ENGL-341 The Novel II: The Novel in the 20th Century
The novel has been on the scene for two and a half centuries, and although its demise has often been mourned or celebrated, we continue to recognize it without difficulty, as well as assuming that of all the literary forms it is the one with which we remain on the easiest terms. The novel had a marvelously free run in the nineteenth century, but at the beginning of the twentieth century, perhaps in step with extraordinary new developments in technology, there appeared new ways of telling stories, structuring plots, and examining characters. These developments, commonly termed "Modernism," tended to divide the audience by establishing new kinds of highbrow interest and putting certain kinds of novels outside the grasp of the ordinary reader. Writers discussed include Joseph Conrad, Nikos Kazantzakis, Anita Desai, Boris Paternak, William Faulkner, Saul Bellow, Isabel Allende, Herman Hesse, and Thomas Mann.

ENGL-350 The History of the English Language
This course covers the main events in the historical development of the English language: the history of its phonetic structure and spelling, the evolution of its grammatical system, the growth of its vocabulary, and also the changing historical conditions of English-speaking communities in relation to language history. Through lectures, class discussions, and reading and writing assignments, students identify primary theories of the development of the English language and become literate in linguistic terminology and theoretical approaches. In addition, they gain an appreciation of the complexity of the English language as well as extending the range of their English usage and revising their understanding of English phonetics, vocabulary and grammar.

ENGL-410 Literary Criticism
The objective of this course is for students to acquire the factual, conceptual, and analytical frameworks necessary to understand major theories and methods of literary criticism. Students study the history of criticism, from its foundations in classical and medieval precepts to the theorizing of the present day. They explore the texts that have been milestones in the history of critical thought, including Aristotle's Poetics and Ars Poetica. This encourages students to think analytically and critically and to make comparisons between different literary movements. It also aids in their understanding of the purposes of individual authors as well as increasing the depth of their insights into world literature.

Literary theory always bears the imprint of larger political and cultural debates but also aspires, from Aristotle to Hans-Georg Gadamer to Jacques Derrida, to a systematic statement of the principles and methods governing interpretation and evaluation. Additional theorists discussed include Fry, Bodkin, Barthes, Nietzsche, Marx, Goethe, and Pope.
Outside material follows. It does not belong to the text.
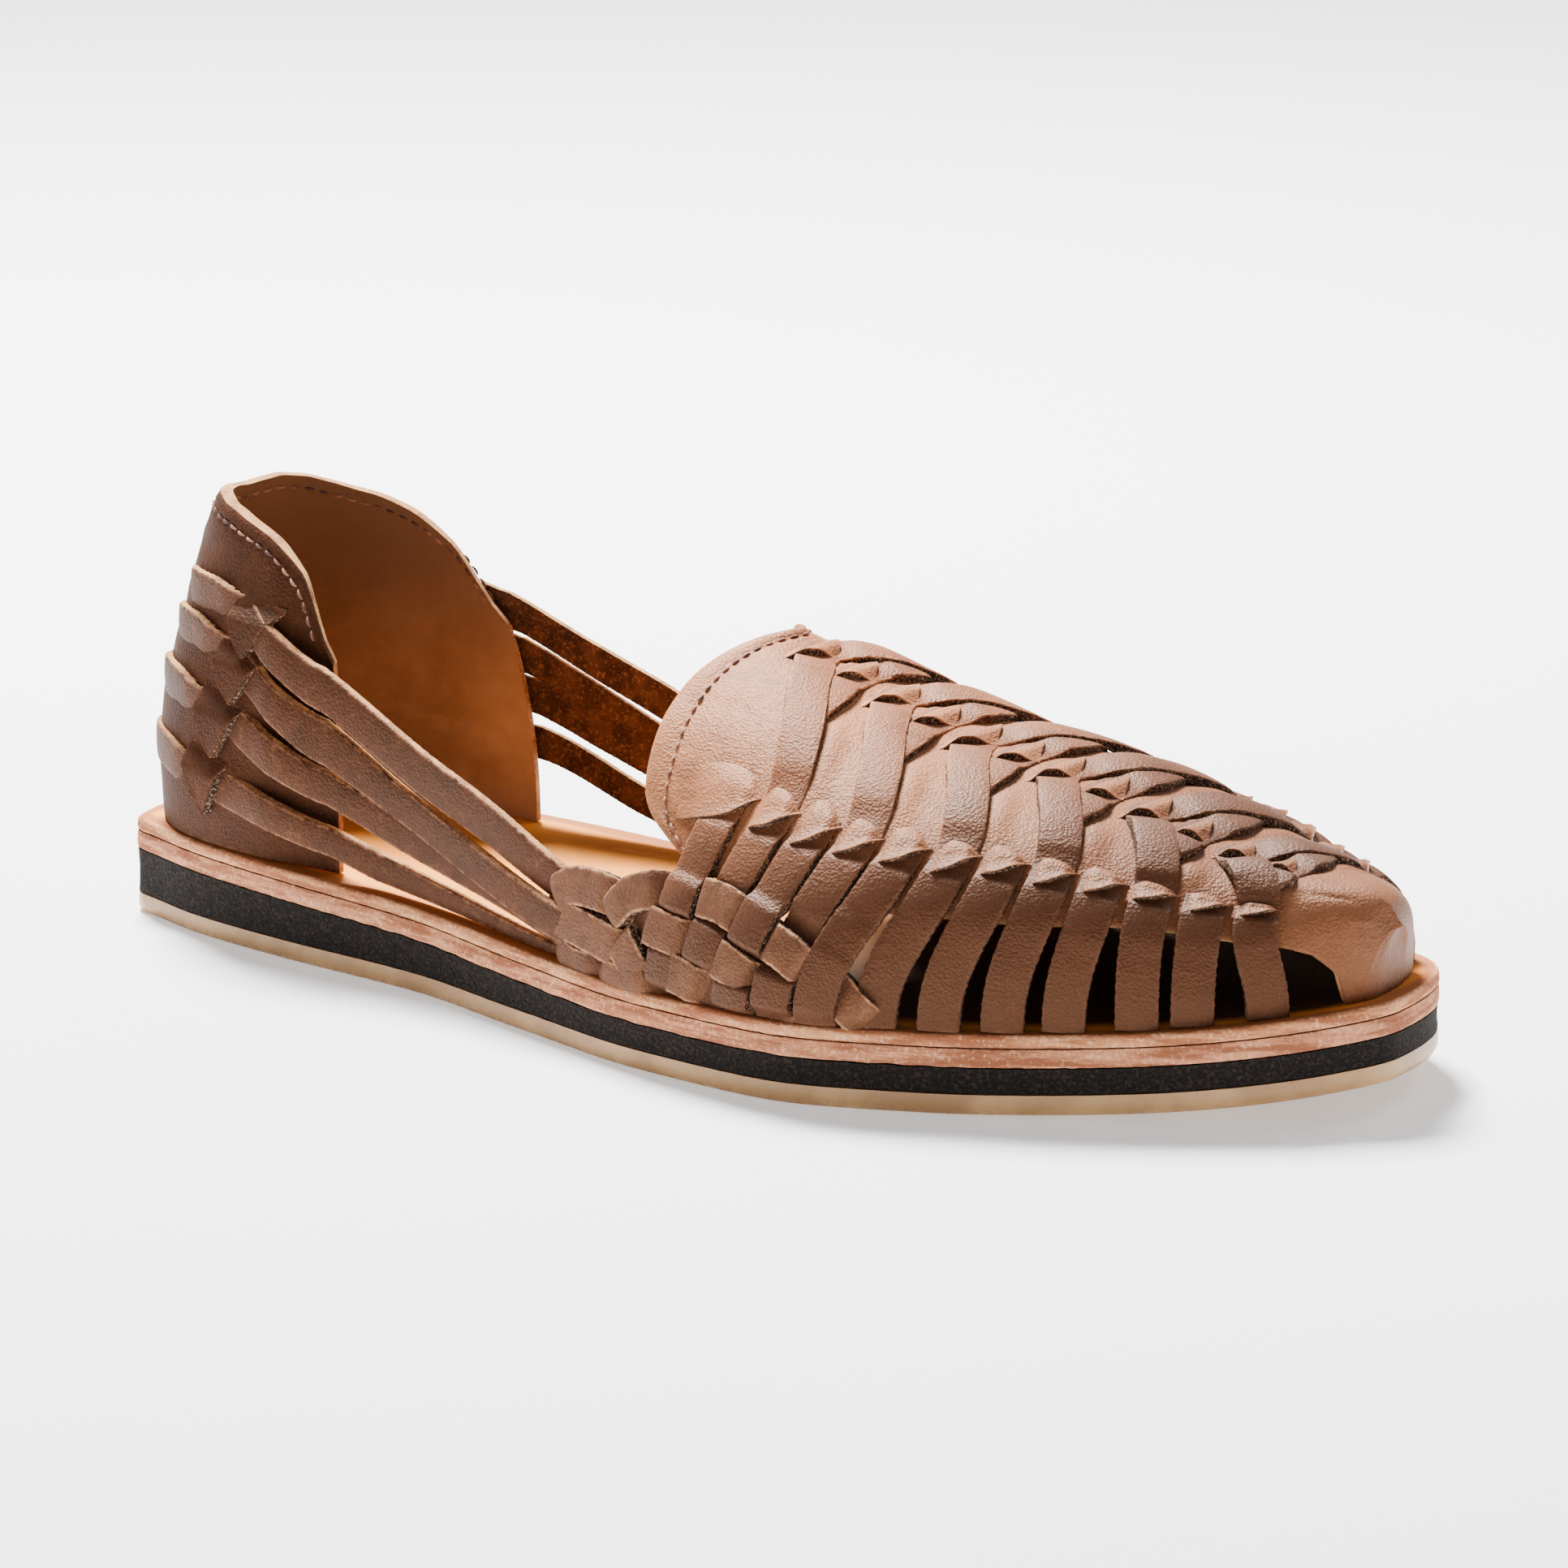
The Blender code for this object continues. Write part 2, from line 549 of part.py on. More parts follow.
def make_side_straps(name, side, collection):
    """The four straps of one side as one wall, joined where they run together at the braid."""
    share = np.linspace(0, 1, STRAP_STATIONS)
    heights = np.array([smooth(np.array([0.0, 0.5, 1.0]), np.array(row, float), share) for row in SIDE_STRAP_ROWS])
    heights = heights[::-1].T * COUNTER_HEIGHT
    half = WRAPPED_STRAP_SHARE * COUNTER_HEIGHT / 2
    low = np.maximum(heights - half, 0.0)
    high = heights + half
    shared = (high[:, :-1] + low[:, 1:]) / 2
    crossed = high[:, :-1] > low[:, 1:] - JOIN_WIDTH
    high[:, :-1] = np.where(crossed, shared - JOIN_WIDTH / 2, high[:, :-1])
    low[:, 1:] = np.where(crossed, shared + JOIN_WIDTH / 2, low[:, 1:])
    edges = np.stack([low, high], -1).reshape(STRAP_STATIONS, -1)
    grid = np.stack([side_surface(side, share, tall, FIT_GAP) for tall in edges.T], 1)
    keep = np.ones((STRAP_STATIONS - 1, edges.shape[1] - 1), bool)
    keep[:-1, 1::2] = crossed[:-2] & crossed[1:-1]
    return wall_from_grid(name, grid, keep, STRAP_THICKNESS, collection, flip=side == INNER, offset=1)


def build():
    """Makes every piece in its own collection."""
    for item in list(bpy.data.objects):
        bpy.data.objects.remove(item)
    collection = bpy.data.collections.new("huarache_sandal")
    bpy.context.scene.collection.children.link(collection)
    plain = ((0.0, 0.0), (0.0, 1.0))
    gum = ((GUM_EDGE_ROUND, 0.0), (0.0, GUM_EDGE_ROUND / GUM_THICKNESS), (0.0, 1.0))
    rim = ((0.0, 0.0), (0.0, 1 - INSOLE_EDGE_ROUND / INSOLE_THICKNESS), (INSOLE_EDGE_ROUND, 1.0))
    make_slab("outsole", 0, 1, gum, collection)
    make_slab("foam_midsole", 1, 2, plain, collection)
    make_slab("leather_midsole", 2, 3, plain, collection)
    make_slab("insole", 3, 4, rim, collection)
    make_vamp(collection)
    make_counter(collection)
    make_side_straps("lateral_side_straps", OUTER, collection)
    make_side_straps("medial_side_straps", INNER, collection)


build()
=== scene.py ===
"""Looks of a woven leather huarache sandal, right foot, standing on its sole.

Metres, +Z up, toe towards +X, inner side of the foot towards +Y. Every piece is a surface over the same
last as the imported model: the vamp is addressed by cross strap number (0 at the throat, 16 at the toe)
and girth (-1 at the sole's outer edge, 0 at the spine, 1 at the inner edge).
"""

import logging
from dataclasses import dataclass, field
from enum import Enum, IntEnum
from typing import Any, Sequence

import bpy
import numpy as np
from mathutils import Matrix, Vector


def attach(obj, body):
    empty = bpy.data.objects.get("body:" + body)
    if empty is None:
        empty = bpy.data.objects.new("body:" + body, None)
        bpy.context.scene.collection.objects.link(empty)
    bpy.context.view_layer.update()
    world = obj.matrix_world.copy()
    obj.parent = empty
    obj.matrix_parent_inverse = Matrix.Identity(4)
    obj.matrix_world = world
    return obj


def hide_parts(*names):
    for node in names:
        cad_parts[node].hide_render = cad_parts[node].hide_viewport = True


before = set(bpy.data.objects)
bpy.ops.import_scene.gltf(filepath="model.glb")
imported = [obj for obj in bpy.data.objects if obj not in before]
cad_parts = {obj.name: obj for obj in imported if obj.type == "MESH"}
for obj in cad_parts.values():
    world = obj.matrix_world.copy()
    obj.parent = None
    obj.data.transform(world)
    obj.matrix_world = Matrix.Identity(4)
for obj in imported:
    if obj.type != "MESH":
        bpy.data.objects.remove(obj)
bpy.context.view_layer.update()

Array = np.ndarray
log = logging.getLogger("huarache")
MM = 0.001
# Places across a strip from edge to edge, and how far in mm its face eases down there
ACROSS = np.array([-1, -0.97, -0.88, -0.6, -0.3, 0, 0.3, 0.6, 0.88, 0.97, 1.0])
EASED = np.array([0.30, 0.08, 0, 0, 0, 0, 0, 0, 0, 0.08, 0.30])
# Warm tint of waxed leather's sheen, and a neutral one
WARM = (1.0, 0.62, 0.38, 1.0)
NEUTRAL = (1.0, 1.0, 1.0, 1.0)


class Side(Enum):
    """The two sides of the shoe, by the sign of their Y."""

    OUTER = -1
    INNER = 1


class Layer(IntEnum):
    """Material slots of a piece cut from leather."""

    GRAIN = 0
    CUT = 1
    FLESH = 2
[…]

ENGL-420-3 Advanced Grammar
Students acquire a thorough knowledge of advanced grammar, working through all the fundamentals with a review of tenses and verb forms, sentence structure and synthesis. Also, students prepare four group projects, and can choose texts from a variety of sources, such as descriptive, narrative, business, newspaper articles, and technical writing, which they will analyze in terms of syntax and grammar points of special interest.
 

ENGL-420-17 Music and the Romantic Era, 1770-1830
The course has three principle objectives: (1) to provide students with a historical, literary, and philosophical understanding of the Romantic and Victorian movements in England and America; (2) to help students achieve an understanding and appreciation of the complexities and difficulties inherent in literary criticism and assessment; and (3) to help students develop their critical reading of literature within the context of its relationship to philosophy and music.
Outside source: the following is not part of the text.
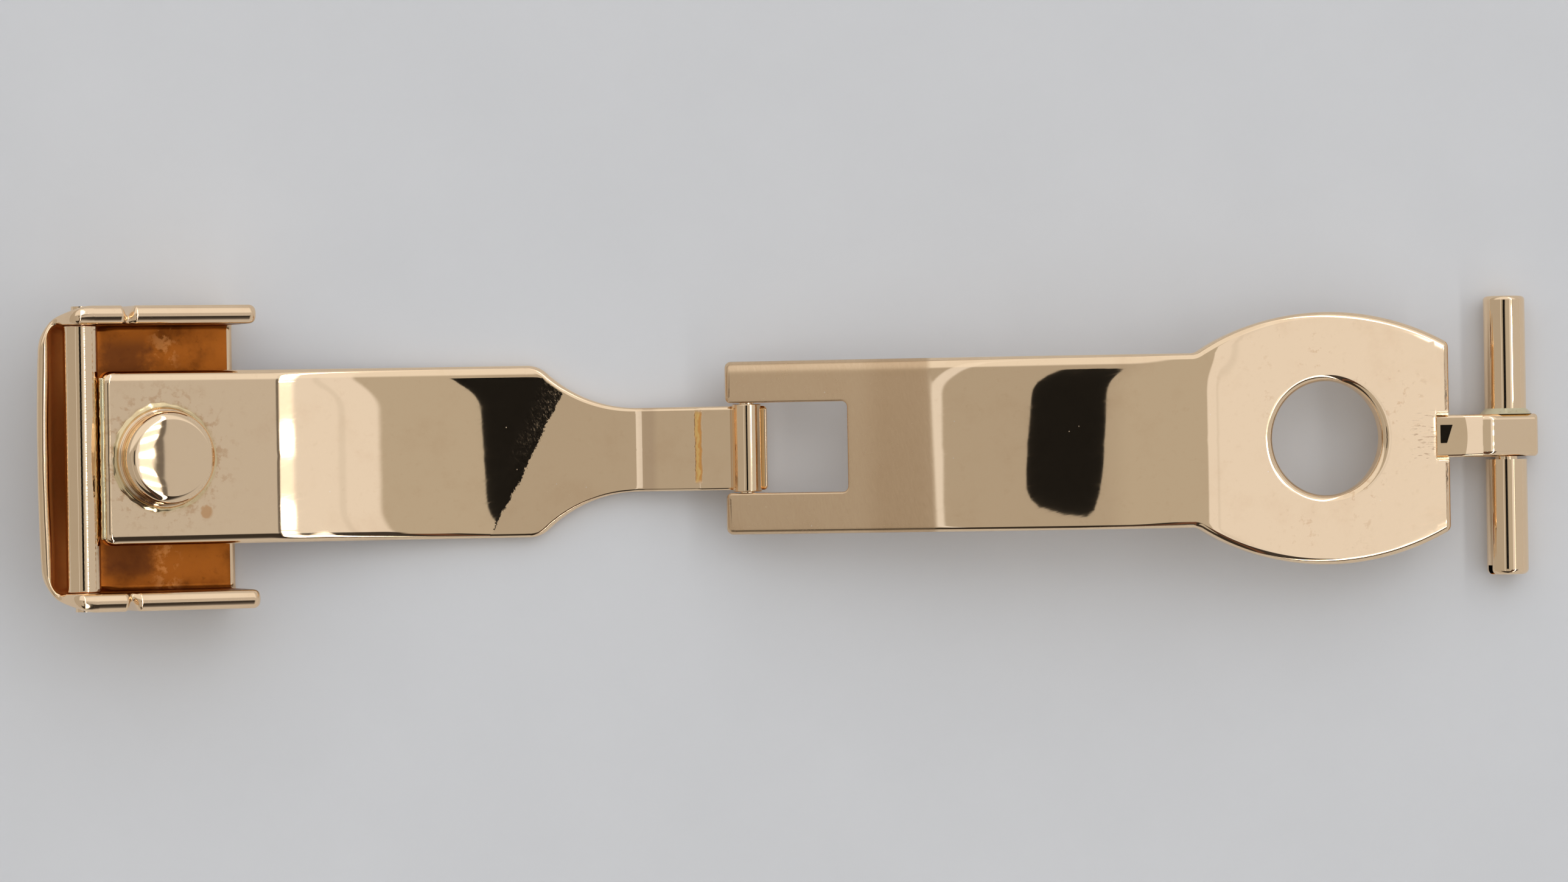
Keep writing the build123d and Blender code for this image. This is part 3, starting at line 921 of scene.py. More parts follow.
    def fork_satin(self, coat: Coat) -> None:
        """Brushing of the fork: leaning strokes and soft swirls, ending at a slanting line, under a painted
        shade that is deepest in a band across the fork.

        Args:
            coat: the rear blade's coat.
        """
        x, y = coat.x, coat.y
        satin = (x + y * 0.03).step(*self.by_hinge(self.fork_line))
        brush = coat.grain(x * 2.6 + y * 0.6, y * 0.45 - x * 0.1, 0.22, 4.0, 0.65)
        swirl = coat.noise(0.9, 4.0, 0.7)
        shade = coat.strip(self.hinge + self.fork_shade, 2.6, 0.8) * 0.22 + 0.45
        coat.roughness = coat.roughness + satin * (0.15 + brush * 0.09 + swirl * 0.05)
        # Painted shade over the brushed part, deepest round fork_shade and streaked by the strokes.
        coat.tint(satin * (shade + brush * 0.3 - 0.12), (0.58, 0.38, 0.21))
        coat.height = coat.height + satin * (brush * 0.0003 + swirl * 0.0006)

    @staticmethod
    def lug_gold(tongue: float) -> Material:
        """Lug's gold, hollow on the tongue, where it mirrors the dark round the lens.

        Args:
            tongue: place of the tongue's left end along the clasp.

        Returns:
            The material.
        """
        coat = Coat("lug_gold", Finish.DOME)
        y, run = coat.y, coat.x - tongue
        side = run - y * 0.32
        dip = run.step(0.10, 0.16) * side.step(0.66, 0.58) * y.step(-0.52, -0.30) * y.step(0.64, 0.58)
        soft = (run + y * y * 0.12).step(1.35, 1.65) * run.step(2.85, 2.25) * 0.125
        coat.lean(soft - dip * 0.13, y * 0.05)
        return coat.finish()

    def cover_inside(self) -> Material:
        """Inside of the cover: dull and orange, with painted shadow under the plate's sides, painted shade
        on the floor past the tube, a painted glint and a painted glow on the wall left of the tube.

        Returns:
            The material.
        """
        coat = Coat("cover_inside", Finish.INNER)
        x, y, tube = coat.x, coat.y, self.tube
        clouds = coat.noise(0.7, 4.0, 0.65)
        away = (x - (tube + self.plate_shadow_middle)).absolute() + (clouds - 0.5) * 2.0
        plate_shadow = away.step(1.9, 0.7) * (y.absolute() - 5.2).absolute().step(1.6, 0.5)
        behind = x.step(*self.by_tube(self.wall_glow))
        # Painted shade on the floor past the tube.
        coat.tint(x.step(*self.by_tube(self.floor_shade)) * 0.30, (0.02, 0.008, 0.001))
        # Painted shadow on the floor under the plate's sides.
        coat.tint(plate_shadow * 0.75, (0.10, 0.03, 0.01))
        # Painted glint streak across the floor.
        glint = coat.strip(tube + self.floor_glint, 1.0, 0.1) * clouds.step(0.5, 0.62)
        coat.tint(glint * 0.45, (0.70, 0.30, 0.09))
        # Painted glow on the wall left of the tube, lifting it out of the tube's dark reflection.
        coat.tint(behind * 0.7, (0.98, 0.42, 0.11))
        coat.height = coat.height + clouds * 0.01
        coat.roughness = coat.roughness + clouds * 0.08 + behind * 0.28
        return coat.finish()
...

ENGL-420-19 Introduction to ELT I
ENGL-420-20 Introduction to ELT II

This two-part course serves as an introduction to English language teaching (to non-native speakers of English). Students are introduced to classroom methodology and the course comprises the following core areas: Grammar; The Four Skills - Reading, Writing, Listening, and Speaking (including discussions of vocabulary acquisition and the teaching of pronunciation); Lesson Planning; Integration of Different Elements and Objectives in One Lesson; Materials Evaluation and Adaptation; Learner Errors (including their nature and teacher treatment of them); Class Management (establishing an environment conducive to learning); and Feedback and Guidance. Course requirements include doing short papers, developing lesson plans, and completing a project based on materials' adaptation.

ENGL-430 Shakespeare
Studying the principle developments of Shakespearean drama and the ways the plays both reflect and affect broader social issues helps students achieve the goals of this course: (1) to complete a critical and literary examination of Shakespeare's works; (2) to be able to respond to any of Shakespeare's plays; and (3) to gain competence in critical writing. The course analyzes the central body of work of a writer who not only shaped the English language as we know it today, but also shaped human nature. Before Shakespeare there was "characterization;" after Shakespeare there were "characters," men and women with highly individual personalities who were capable of change. The course leads students through a comprehensive reading of Shakespeare's plays, starting with the "Comedy of Errors" and culminating in the unrivaled tragedies of "Hamlet," "Macbeth," and "King Lear." As students become aware of the distinctive features of Shakespeare's most fully realized characters - Hamlet's extraordinary intellect, Macbeth's prophetic imagination, Lear's capacity for love - they come to sense Shakespeare's own obsessions, and an insightful and deeply moving portrait of the enigmatic playwright thus emerges.

ENGL-445 Medieval English Literature
The objective of this course is to produce the student with theoretical, conceptual and analytical framework for understanding the development of major social, cultural and philosophical ideas and literary developments in medieval England. Students study the historical background for the origin of different literary works, how they were forged, interpreted, implemented, opposed, violated and defended. The intellectual history of Middle Ages contains an overlapping theme that provides unity and sense of direction to the Modern Western Thought and literature.